### Provided entries:
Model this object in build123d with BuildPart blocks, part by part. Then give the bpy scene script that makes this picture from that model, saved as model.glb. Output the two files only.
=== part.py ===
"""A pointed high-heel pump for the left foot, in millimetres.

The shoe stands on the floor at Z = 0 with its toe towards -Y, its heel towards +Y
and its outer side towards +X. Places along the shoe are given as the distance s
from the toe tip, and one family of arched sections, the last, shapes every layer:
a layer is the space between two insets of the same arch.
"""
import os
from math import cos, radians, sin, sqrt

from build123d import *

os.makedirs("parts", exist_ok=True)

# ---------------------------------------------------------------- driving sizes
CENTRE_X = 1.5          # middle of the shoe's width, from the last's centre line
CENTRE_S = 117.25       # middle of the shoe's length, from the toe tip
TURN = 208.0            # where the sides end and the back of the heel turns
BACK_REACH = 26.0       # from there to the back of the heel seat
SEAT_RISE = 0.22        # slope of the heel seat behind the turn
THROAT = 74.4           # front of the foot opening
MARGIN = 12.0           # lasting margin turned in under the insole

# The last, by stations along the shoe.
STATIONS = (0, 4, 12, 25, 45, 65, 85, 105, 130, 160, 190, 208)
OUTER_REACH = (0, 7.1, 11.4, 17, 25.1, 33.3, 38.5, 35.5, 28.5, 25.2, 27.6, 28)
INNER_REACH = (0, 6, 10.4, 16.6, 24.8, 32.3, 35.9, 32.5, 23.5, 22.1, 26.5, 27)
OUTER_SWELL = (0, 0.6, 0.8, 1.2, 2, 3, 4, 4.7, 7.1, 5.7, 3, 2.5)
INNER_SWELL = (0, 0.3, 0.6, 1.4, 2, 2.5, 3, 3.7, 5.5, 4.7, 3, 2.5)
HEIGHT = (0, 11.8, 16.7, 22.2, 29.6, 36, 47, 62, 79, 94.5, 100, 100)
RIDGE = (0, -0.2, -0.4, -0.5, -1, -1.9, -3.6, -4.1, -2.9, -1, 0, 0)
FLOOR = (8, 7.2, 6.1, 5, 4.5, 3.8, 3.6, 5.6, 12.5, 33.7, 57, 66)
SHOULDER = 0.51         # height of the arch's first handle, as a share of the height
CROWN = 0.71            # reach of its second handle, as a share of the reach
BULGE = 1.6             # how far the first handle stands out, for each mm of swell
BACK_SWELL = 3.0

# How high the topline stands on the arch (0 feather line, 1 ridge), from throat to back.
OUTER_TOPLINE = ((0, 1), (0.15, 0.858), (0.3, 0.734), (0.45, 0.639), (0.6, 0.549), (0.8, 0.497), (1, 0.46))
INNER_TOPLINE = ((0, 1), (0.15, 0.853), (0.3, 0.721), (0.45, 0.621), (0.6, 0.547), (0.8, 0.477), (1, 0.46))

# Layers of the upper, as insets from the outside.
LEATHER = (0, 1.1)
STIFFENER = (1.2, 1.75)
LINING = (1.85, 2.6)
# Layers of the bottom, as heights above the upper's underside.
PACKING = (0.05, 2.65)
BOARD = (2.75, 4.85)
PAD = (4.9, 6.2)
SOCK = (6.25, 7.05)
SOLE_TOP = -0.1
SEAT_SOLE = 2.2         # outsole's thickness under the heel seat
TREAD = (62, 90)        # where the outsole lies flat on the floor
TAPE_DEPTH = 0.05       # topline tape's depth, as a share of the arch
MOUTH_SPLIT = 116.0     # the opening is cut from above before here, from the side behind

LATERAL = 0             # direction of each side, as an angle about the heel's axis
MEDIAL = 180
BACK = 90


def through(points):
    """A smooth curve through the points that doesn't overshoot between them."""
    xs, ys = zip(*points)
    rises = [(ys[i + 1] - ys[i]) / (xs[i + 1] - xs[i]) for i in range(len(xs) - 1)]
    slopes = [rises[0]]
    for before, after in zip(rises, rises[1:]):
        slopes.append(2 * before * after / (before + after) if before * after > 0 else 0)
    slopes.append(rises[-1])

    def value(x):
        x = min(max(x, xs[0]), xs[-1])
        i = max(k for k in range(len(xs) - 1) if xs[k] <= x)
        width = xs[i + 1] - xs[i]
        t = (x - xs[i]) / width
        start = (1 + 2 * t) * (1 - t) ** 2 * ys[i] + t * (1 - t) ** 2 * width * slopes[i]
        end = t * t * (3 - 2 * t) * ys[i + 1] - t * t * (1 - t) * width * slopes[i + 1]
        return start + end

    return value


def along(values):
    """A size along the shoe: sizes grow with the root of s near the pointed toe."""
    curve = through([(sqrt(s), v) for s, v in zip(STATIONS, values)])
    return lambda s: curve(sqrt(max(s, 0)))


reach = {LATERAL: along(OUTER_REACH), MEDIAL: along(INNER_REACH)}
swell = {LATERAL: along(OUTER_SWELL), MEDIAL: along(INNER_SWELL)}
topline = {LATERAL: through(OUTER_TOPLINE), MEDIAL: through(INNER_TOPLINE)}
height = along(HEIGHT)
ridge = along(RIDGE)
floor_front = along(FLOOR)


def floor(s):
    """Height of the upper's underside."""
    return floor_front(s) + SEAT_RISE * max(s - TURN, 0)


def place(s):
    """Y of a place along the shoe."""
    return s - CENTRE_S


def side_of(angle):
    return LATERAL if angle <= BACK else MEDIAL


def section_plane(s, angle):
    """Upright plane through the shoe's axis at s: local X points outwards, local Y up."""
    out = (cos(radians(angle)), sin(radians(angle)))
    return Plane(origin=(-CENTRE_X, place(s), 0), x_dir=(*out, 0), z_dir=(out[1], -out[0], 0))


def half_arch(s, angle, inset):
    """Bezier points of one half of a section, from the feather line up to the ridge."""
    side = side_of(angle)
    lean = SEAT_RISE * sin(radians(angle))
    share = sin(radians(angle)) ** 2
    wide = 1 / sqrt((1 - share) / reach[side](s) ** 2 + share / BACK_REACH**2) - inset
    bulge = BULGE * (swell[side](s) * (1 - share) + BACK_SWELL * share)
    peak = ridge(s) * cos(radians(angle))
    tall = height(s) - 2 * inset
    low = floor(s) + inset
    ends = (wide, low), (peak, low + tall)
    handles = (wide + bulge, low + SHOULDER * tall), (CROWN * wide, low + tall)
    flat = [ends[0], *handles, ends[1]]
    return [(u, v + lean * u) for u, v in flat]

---

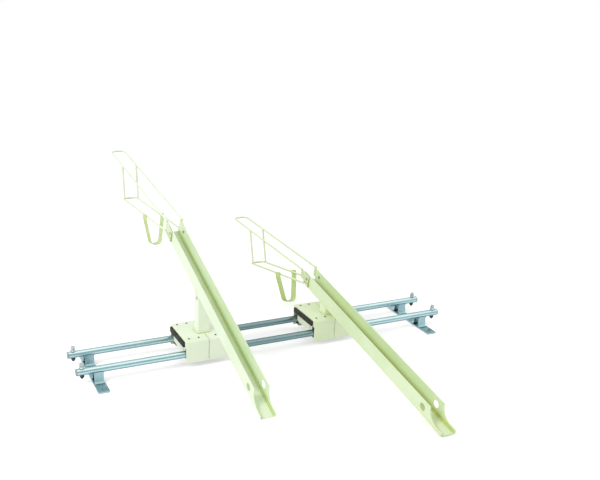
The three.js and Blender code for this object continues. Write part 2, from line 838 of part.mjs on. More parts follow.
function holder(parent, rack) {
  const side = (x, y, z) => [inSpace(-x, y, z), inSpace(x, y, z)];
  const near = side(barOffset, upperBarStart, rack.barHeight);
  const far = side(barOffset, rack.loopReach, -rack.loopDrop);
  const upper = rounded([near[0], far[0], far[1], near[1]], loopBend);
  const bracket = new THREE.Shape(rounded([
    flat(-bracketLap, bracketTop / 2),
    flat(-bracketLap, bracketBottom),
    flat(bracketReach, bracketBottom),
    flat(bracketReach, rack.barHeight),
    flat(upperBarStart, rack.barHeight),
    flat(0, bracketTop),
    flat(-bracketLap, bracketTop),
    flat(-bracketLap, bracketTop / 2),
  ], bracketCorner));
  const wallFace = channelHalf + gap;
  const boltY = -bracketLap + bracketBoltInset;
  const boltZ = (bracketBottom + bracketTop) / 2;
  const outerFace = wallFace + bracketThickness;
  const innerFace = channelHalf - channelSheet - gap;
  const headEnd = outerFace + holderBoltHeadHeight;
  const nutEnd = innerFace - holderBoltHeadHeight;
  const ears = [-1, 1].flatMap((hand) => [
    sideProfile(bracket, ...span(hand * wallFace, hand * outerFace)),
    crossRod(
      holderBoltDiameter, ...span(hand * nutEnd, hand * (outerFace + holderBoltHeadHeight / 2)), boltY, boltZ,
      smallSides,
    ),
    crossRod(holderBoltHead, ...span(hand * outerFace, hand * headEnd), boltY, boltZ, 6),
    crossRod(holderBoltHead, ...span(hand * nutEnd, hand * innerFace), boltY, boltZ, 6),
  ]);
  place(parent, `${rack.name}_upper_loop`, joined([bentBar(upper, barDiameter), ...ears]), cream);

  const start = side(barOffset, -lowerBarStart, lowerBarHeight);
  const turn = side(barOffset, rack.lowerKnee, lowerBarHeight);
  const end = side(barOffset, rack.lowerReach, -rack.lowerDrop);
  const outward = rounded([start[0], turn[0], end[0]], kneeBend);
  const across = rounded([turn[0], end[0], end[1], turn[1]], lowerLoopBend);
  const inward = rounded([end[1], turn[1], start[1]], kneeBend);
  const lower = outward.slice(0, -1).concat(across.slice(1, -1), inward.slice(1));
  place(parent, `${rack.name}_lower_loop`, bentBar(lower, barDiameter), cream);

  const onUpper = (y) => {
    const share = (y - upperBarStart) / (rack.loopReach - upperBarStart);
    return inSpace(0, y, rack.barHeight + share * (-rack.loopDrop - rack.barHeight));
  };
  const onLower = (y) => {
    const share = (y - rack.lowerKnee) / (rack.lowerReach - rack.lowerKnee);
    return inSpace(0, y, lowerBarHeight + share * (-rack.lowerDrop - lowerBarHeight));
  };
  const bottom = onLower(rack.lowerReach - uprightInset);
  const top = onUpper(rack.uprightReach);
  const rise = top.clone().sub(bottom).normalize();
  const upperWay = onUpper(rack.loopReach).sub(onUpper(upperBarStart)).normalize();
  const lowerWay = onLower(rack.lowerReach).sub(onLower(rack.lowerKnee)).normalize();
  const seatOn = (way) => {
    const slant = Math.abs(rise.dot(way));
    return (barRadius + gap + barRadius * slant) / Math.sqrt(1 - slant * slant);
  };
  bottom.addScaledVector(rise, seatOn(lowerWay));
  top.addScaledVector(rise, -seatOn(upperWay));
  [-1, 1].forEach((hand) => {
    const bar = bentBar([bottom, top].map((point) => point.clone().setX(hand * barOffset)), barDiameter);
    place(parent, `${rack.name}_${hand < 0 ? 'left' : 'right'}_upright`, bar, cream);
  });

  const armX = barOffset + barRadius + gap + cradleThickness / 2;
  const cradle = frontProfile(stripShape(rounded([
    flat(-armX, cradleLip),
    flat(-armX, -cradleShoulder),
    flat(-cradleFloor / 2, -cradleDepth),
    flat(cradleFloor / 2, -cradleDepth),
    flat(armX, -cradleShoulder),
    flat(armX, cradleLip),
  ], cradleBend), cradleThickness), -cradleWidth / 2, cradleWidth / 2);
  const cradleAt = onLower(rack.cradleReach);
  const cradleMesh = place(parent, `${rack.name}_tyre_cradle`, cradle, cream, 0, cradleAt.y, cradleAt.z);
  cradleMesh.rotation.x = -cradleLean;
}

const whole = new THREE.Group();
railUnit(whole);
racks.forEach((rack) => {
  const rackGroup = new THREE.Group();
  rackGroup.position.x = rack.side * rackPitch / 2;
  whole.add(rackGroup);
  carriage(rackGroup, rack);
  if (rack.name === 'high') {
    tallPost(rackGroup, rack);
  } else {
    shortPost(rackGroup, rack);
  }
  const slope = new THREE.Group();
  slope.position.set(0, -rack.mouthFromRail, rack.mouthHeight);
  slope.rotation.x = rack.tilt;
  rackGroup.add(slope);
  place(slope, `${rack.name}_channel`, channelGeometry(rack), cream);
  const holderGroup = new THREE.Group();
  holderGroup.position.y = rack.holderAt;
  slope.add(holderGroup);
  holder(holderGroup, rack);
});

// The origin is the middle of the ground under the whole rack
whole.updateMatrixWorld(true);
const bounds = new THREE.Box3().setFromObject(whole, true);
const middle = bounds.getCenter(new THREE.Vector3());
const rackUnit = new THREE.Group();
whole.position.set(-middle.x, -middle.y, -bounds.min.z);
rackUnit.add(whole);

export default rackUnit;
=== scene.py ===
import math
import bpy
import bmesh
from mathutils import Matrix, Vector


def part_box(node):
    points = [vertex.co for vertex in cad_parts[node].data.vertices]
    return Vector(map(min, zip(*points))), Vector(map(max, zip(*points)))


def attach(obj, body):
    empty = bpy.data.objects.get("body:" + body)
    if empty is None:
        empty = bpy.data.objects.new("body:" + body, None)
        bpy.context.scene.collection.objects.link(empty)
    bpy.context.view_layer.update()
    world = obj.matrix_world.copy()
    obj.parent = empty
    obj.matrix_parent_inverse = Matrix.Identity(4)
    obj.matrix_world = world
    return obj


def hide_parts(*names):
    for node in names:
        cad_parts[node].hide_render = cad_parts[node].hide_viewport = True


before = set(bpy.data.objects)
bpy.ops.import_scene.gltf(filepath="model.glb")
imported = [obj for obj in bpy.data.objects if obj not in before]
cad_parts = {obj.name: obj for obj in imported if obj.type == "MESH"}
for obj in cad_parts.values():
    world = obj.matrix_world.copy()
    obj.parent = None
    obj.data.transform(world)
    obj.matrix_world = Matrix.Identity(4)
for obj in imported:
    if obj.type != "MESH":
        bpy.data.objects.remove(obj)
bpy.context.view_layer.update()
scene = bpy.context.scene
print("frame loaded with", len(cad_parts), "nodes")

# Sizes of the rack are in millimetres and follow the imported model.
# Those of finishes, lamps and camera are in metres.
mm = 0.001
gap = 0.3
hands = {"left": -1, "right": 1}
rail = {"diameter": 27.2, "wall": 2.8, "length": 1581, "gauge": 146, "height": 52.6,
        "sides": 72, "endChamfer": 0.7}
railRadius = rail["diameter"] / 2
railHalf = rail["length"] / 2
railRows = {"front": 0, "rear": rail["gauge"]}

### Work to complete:
Reproduce the lines exactly, from the line that contains "the whole rack" through the line that contains "if empty is", and nothing more.

### Exercise result:
// The origin is the middle of the ground under the whole rack
whole.updateMatrixWorld(true);
const bounds = new THREE.Box3().setFromObject(whole, true);
const middle = bounds.getCenter(new THREE.Vector3());
const rackUnit = new THREE.Group();
whole.position.set(-middle.x, -middle.y, -bounds.min.z);
rackUnit.add(whole);

export default rackUnit;
=== scene.py ===
import math
import bpy
import bmesh
from mathutils import Matrix, Vector


def part_box(node):
    points = [vertex.co for vertex in cad_parts[node].data.vertices]
    return Vector(map(min, zip(*points))), Vector(map(max, zip(*points)))


def attach(obj, body):
    empty = bpy.data.objects.get("body:" + body)
    if empty is None:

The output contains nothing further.